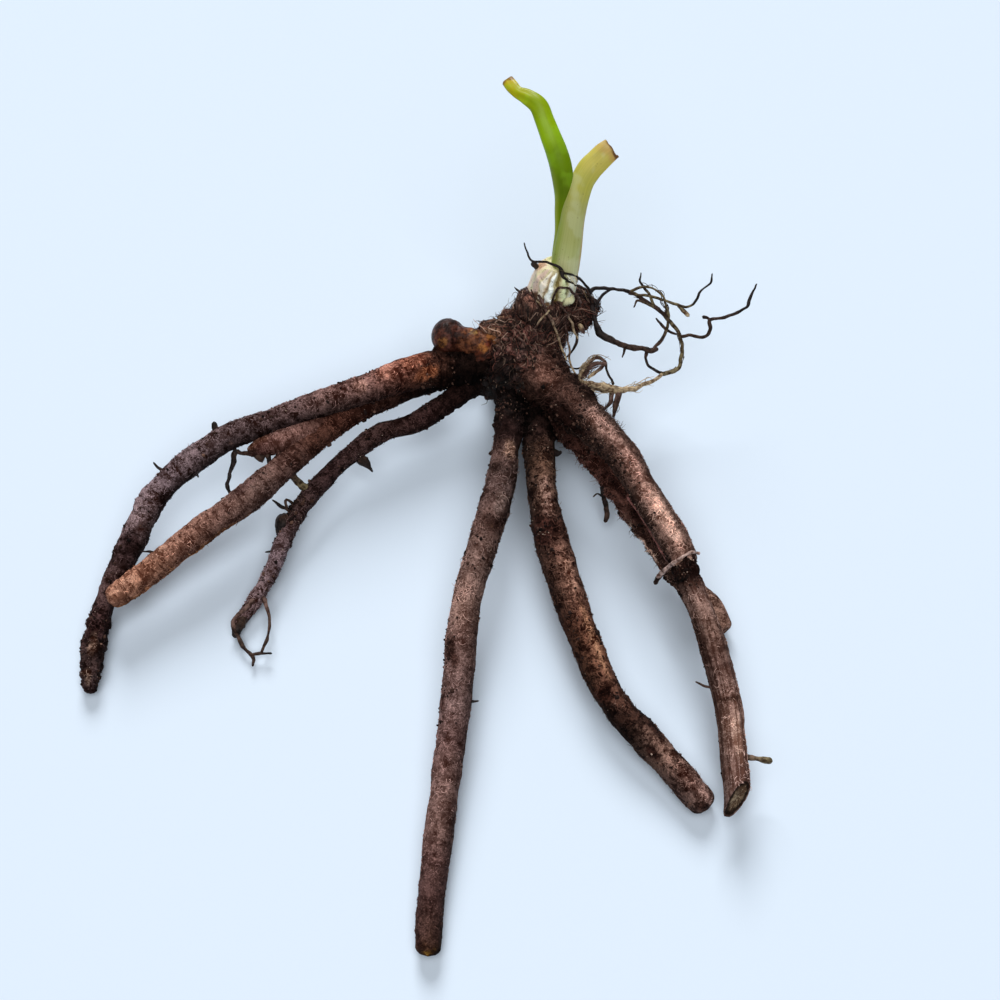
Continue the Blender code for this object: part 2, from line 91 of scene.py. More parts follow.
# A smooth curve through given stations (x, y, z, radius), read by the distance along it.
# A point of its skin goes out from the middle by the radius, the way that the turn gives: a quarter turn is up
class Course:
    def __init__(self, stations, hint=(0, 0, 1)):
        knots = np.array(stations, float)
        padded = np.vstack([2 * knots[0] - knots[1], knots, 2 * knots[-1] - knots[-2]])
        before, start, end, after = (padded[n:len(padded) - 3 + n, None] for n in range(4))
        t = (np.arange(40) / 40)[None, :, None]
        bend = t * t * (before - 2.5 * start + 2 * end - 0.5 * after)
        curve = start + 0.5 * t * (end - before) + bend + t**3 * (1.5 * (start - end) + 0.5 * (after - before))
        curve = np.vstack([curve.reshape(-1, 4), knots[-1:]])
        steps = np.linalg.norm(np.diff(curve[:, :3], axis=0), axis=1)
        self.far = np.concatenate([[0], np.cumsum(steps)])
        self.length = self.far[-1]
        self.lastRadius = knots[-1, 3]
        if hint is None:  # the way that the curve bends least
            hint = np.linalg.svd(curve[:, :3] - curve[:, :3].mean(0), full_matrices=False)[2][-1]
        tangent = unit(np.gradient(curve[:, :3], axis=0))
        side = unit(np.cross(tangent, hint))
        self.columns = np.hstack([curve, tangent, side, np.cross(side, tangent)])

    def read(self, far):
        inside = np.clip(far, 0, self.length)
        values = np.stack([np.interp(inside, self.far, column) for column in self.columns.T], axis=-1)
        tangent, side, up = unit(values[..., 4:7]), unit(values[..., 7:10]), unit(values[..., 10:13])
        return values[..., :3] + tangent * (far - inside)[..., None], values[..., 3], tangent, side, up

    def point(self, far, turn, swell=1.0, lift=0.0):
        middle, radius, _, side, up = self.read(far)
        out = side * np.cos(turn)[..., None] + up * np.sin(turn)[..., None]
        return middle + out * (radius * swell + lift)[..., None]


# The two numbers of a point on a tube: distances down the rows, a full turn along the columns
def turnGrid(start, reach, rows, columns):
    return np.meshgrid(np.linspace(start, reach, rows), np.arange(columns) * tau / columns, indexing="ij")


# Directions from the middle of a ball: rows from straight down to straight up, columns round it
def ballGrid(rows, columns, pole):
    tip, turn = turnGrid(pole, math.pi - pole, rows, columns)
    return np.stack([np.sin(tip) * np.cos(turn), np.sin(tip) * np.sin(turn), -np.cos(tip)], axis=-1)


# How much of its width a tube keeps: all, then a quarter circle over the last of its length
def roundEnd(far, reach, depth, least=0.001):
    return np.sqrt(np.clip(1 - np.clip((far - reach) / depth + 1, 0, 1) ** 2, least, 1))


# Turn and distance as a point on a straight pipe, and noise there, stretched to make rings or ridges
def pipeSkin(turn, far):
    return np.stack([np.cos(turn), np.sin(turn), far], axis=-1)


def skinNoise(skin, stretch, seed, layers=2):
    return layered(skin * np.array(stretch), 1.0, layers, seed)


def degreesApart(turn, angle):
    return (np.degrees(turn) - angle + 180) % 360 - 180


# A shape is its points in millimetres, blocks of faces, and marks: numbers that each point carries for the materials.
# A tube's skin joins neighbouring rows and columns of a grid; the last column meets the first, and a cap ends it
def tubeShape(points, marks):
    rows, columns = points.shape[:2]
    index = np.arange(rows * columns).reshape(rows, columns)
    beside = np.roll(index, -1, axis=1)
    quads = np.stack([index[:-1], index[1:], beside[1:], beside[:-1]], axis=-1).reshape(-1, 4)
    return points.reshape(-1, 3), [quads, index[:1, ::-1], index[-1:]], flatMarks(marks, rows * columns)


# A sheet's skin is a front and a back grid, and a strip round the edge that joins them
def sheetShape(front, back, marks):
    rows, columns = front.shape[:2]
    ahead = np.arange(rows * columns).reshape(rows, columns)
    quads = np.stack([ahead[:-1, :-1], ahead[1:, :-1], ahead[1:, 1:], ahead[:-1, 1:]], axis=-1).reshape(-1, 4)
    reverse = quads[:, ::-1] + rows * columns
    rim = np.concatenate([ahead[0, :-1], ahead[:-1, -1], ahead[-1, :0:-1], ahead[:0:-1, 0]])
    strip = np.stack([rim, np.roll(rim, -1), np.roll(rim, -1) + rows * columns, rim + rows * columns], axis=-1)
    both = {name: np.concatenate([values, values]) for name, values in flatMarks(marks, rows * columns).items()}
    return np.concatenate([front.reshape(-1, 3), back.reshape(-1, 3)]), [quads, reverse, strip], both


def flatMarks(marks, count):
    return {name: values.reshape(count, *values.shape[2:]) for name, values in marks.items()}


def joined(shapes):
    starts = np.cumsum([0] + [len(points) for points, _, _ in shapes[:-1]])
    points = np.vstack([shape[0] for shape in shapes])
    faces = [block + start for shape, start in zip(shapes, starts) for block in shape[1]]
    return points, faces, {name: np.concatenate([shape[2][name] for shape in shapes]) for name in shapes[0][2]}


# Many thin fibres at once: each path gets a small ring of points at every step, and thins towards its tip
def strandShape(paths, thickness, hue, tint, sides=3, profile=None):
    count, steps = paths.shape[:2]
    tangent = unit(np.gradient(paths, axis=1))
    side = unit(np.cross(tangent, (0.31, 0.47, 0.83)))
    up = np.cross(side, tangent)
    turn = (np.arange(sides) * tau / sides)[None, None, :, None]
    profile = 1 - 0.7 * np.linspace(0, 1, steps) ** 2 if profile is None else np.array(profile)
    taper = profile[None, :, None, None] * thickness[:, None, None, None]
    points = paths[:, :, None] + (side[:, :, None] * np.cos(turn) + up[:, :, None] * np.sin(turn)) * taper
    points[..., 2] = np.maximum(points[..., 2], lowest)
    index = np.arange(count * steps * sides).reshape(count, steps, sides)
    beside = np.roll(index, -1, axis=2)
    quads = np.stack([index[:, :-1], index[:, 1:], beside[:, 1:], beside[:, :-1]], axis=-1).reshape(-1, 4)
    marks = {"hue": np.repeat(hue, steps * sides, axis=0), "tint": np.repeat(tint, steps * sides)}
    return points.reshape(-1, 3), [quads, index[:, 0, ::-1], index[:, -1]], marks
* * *
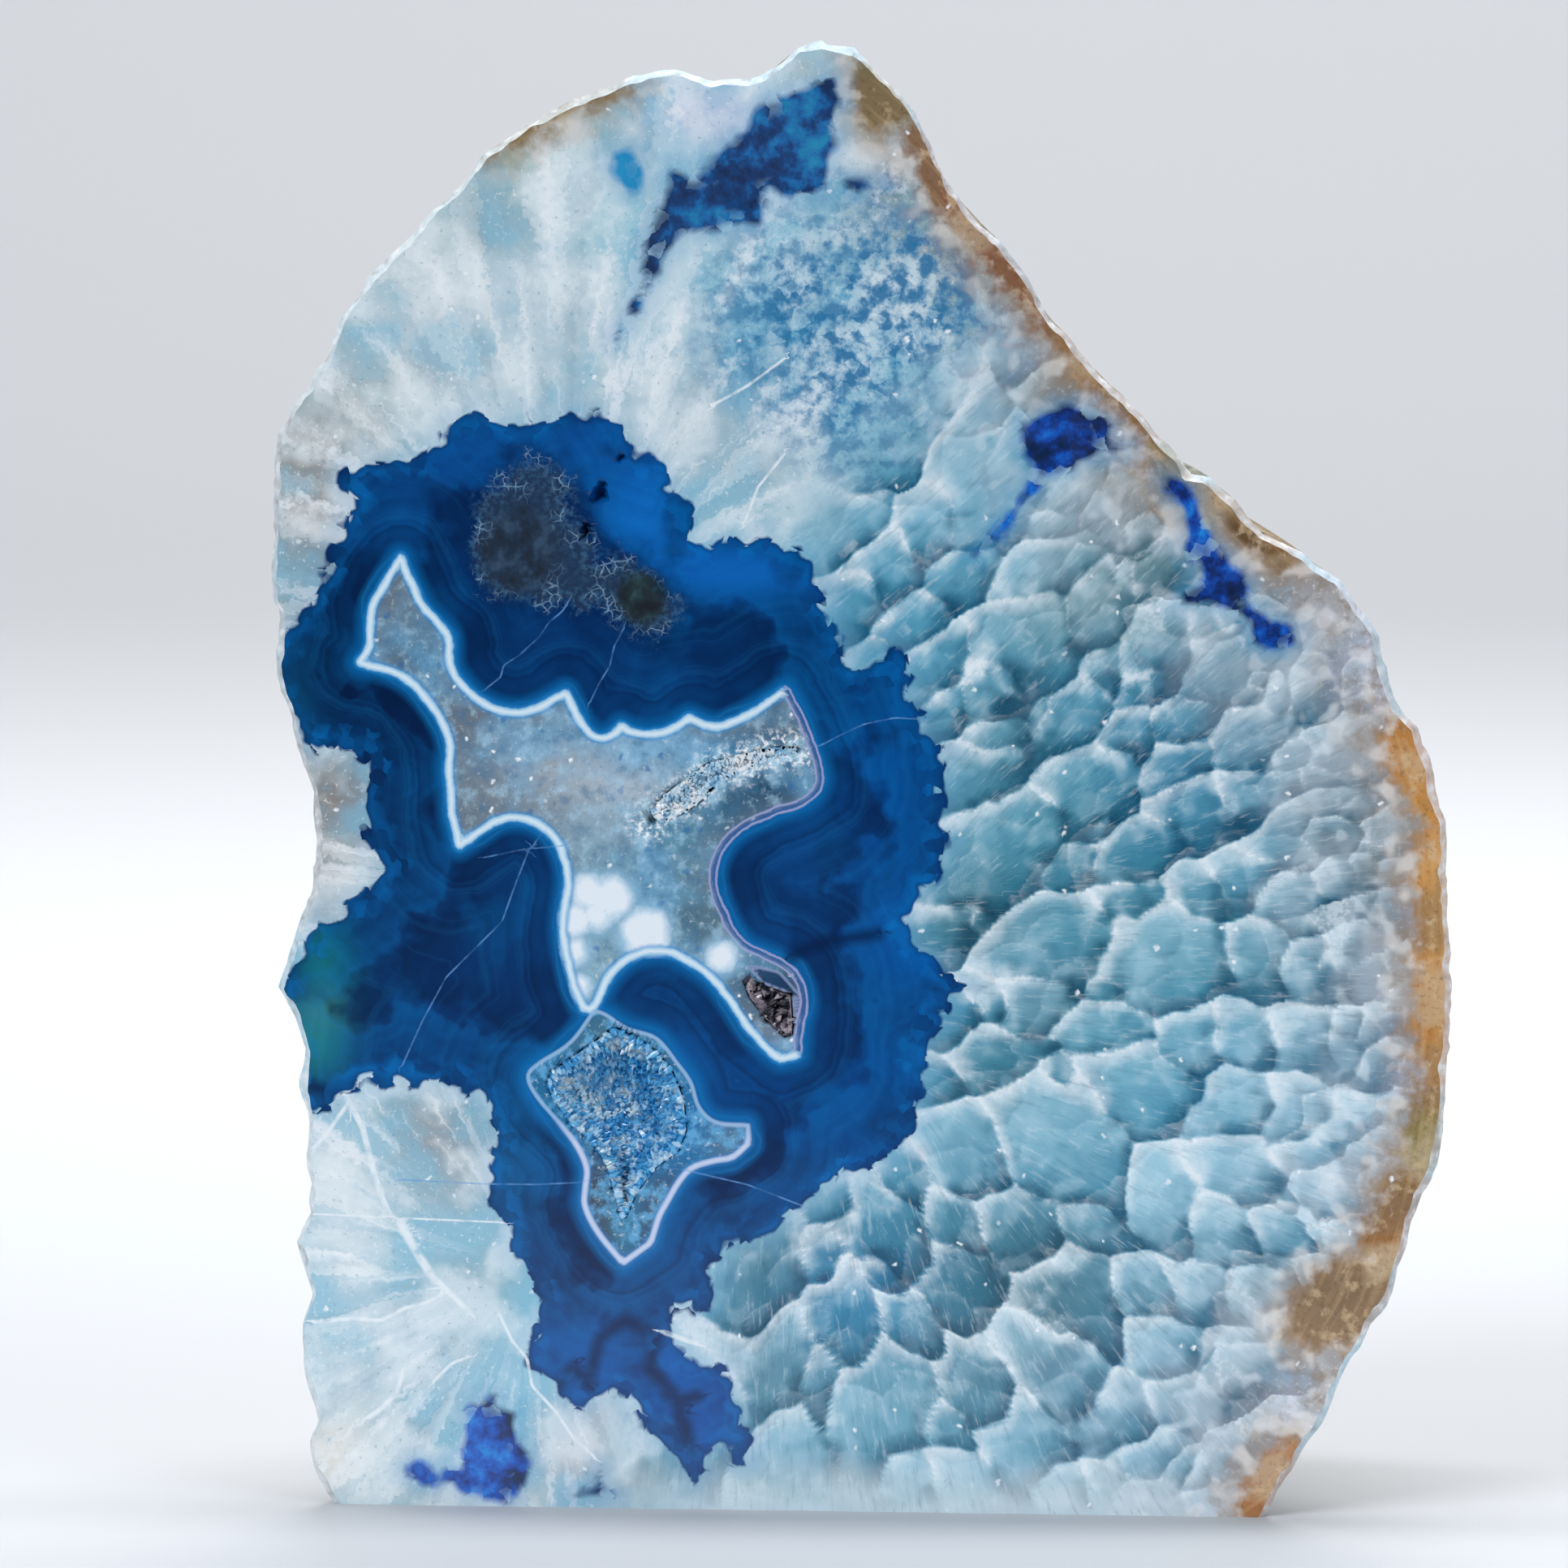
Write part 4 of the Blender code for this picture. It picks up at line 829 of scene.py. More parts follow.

* **TASK**: Write out exactly the lines running from the line containing "Continue the Blender" to the line containing "side, np.cross(side, tangent)])", with both of those lines included.

* **FINAL ANSWER**:
Continue the Blender code for this object: part 2, from line 91 of scene.py. More parts follow.
# A smooth curve through given stations (x, y, z, radius), read by the distance along it.
# A point of its skin goes out from the middle by the radius, the way that the turn gives: a quarter turn is up
class Course:
    def __init__(self, stations, hint=(0, 0, 1)):
        knots = np.array(stations, float)
        padded = np.vstack([2 * knots[0] - knots[1], knots, 2 * knots[-1] - knots[-2]])
        before, start, end, after = (padded[n:len(padded) - 3 + n, None] for n in range(4))
        t = (np.arange(40) / 40)[None, :, None]
        bend = t * t * (before - 2.5 * start + 2 * end - 0.5 * after)
        curve = start + 0.5 * t * (end - before) + bend + t**3 * (1.5 * (start - end) + 0.5 * (after - before))
        curve = np.vstack([curve.reshape(-1, 4), knots[-1:]])
        steps = np.linalg.norm(np.diff(curve[:, :3], axis=0), axis=1)
        self.far = np.concatenate([[0], np.cumsum(steps)])
        self.length = self.far[-1]
        self.lastRadius = knots[-1, 3]
        if hint is None:  # the way that the curve bends least
            hint = np.linalg.svd(curve[:, :3] - curve[:, :3].mean(0), full_matrices=False)[2][-1]
        tangent = unit(np.gradient(curve[:, :3], axis=0))
        side = unit(np.cross(tangent, hint))
        self.columns = np.hstack([curve, tangent, side, np.cross(side, tangent)])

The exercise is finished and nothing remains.